— Start of Data lines —

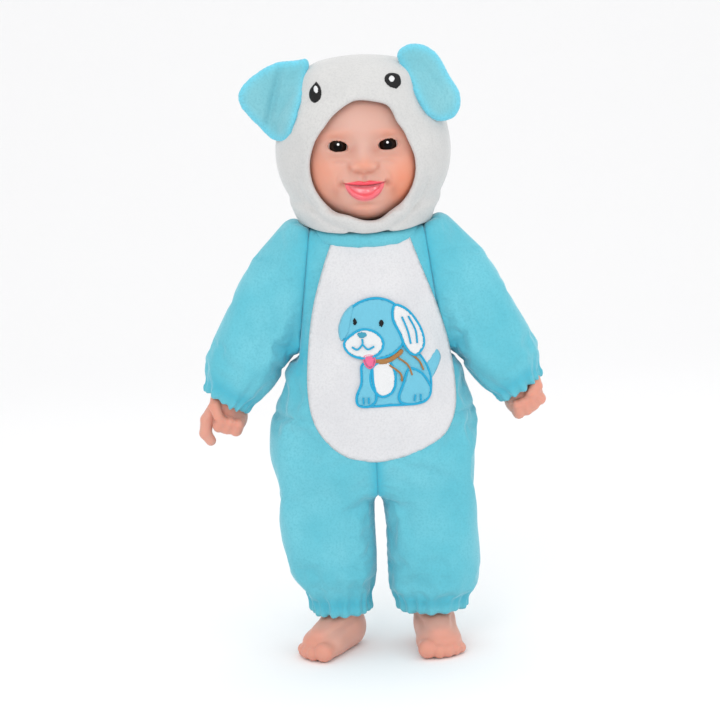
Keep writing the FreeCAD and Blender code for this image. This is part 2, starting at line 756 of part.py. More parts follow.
save("box_front_shell", box_front_shell())
save("box_rear_shell", box_rear_shell())
save("battery_cells", battery_cells())
save("battery_contacts", battery_contacts())
save("circuit_board", circuit_board())
save("speaker_frame", speaker_frame())
save("speaker_cone", speaker_cone())
save("microphone", cyl((MIC_X, 10.2, MIC_Z), (0, 1, 0), 3.0, 4.2))
save("switch_body", switch_body())
save("slide_switch_knob", slide_switch_knob())
save("shaker_motor", shaker_motor())
save("eccentric_weight", eccentric_weight())
save("case_screws", case_screws())
save("battery_door", battery_door())
save("door_screw", door_screw())

save("press_switch_base", press_switch_base())
save("press_switch_spring", press_switch_spring())
save("press_switch_cap", press_switch_cap())
save("switch_wires", switch_wires())

save("neck_stuffing", neck_stuffing())
save("neck_disc", neck_disc())
save("head_shell", head_shell())
save("eye_left", eye(1.0))
save("eye_right", eye(-1.0))
save("neck_tie", neck_tie())
save("hood", hood())
save("hood_eye_left", hood_eye(HOOD_EYE_LEFT[0], HOOD_EYE_LEFT[1]))
save("hood_eye_right", hood_eye(HOOD_EYE_RIGHT[0], HOOD_EYE_RIGHT[1]))
save("ear_left", ear(EAR_LEFT, EAR_LEFT_DEPTH))
save("ear_right", ear(EAR_RIGHT, EAR_RIGHT_DEPTH))

both_sides("sleeve", sleeve())
both_sides("arm_stuffing", arm_stuffing())
both_sides("cuff_elastic", cuff_elastic())
both_sides("wrist_tie", wrist_tie())
save("hand_left", fist())
save("hand_right", mirrored(pointing_hand()))

both_legs("trouser", trouser)
both_legs("leg_stuffing", leg_stuffing)
both_legs("ankle_elastic", ankle_elastic)
both_legs("ankle_tie", ankle_tie)
save("foot_left", place_foot(foot(), 1.0, SPLAY_LEFT, 0.0))
save("foot_right", place_foot(foot(), -1.0, SPLAY_RIGHT, LEAN_RIGHT))
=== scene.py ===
import json
import math

import bpy
import numpy as np
from mathutils import Matrix, Vector
from mathutils.bvhtree import BVHTree
from mathutils.geometry import delaunay_2d_cdt


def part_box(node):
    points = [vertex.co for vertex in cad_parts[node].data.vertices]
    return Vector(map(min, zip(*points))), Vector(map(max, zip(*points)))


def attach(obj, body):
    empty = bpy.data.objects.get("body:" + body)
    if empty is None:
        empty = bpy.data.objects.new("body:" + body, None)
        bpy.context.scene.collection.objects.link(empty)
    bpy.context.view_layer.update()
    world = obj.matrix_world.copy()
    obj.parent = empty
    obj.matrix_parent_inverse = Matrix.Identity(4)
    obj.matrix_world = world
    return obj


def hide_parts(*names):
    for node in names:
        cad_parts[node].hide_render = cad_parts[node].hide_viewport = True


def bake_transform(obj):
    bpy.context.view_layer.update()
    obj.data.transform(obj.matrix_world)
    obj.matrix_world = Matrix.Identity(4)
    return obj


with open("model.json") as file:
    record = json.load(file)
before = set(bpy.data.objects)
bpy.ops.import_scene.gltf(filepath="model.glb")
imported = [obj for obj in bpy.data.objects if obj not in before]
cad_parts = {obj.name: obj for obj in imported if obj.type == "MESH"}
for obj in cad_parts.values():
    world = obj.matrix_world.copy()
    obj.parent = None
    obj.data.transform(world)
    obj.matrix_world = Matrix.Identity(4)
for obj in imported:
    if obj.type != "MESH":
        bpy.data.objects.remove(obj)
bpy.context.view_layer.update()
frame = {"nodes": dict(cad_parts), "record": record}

MM = 0.001
JOINT = {j["name"]: j for j in frame["record"]["behaviour"]["joints"]}


def place(name):
    return np.array(JOINT[name]["pos_m"]) / MM


def cad_box(node):
    return [np.array(corner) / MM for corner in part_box(node)]


NECK = place("head_turn")
SHOULDER = place("shoulder_left")
ANKLE = {"left": place("ankle_left_turn")[0], "right": -place("ankle_right_turn")[0]}
MID_Y = NECK[1]
HOOD_TOP_TO_HEAD = 73.0
HEAD = np.array([0.0, MID_Y, cad_box("hood")[1][2] - HOOD_TOP_TO_HEAD])
ARM_DOWN = np.array(JOINT["wrist_left_turn"]["axis"])
ARM_OUT = np.array([-ARM_DOWN[2], 0.0, ARM_DOWN[0]])


# ------------------------------------------------------------ implicit shapes
def soft_min(a, b, k):
    h = np.clip(0.5 + 0.5 * (b - a) / k, 0.0, 1.0)
    return b * (1.0 - h) + a * h - k * h * (1.0 - h)


def soft_max(a, b, k):
    return -soft_min(-a, -b, k)


def bump(u, v, u0, v0, su, sv):
    return np.exp(-((u - u0) / su) ** 2 - ((v - v0) / sv) ** 2)


def bumps(table, u, v):
    """Sum of bumps, each a row (height, u, v, half width, half height)."""
    return sum(row[0] * bump(u, v, *row[1:]) for row in table)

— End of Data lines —

#### Task requirements
Check every line of the data, and copy the ones that contain "objects".

#### Complete output
    empty = bpy.data.objects.get("body:" + body)
        empty = bpy.data.objects.new("body:" + body, None)
        bpy.context.scene.collection.objects.link(empty)
before = set(bpy.data.objects)
imported = [obj for obj in bpy.data.objects if obj not in before]
        bpy.data.objects.remove(obj)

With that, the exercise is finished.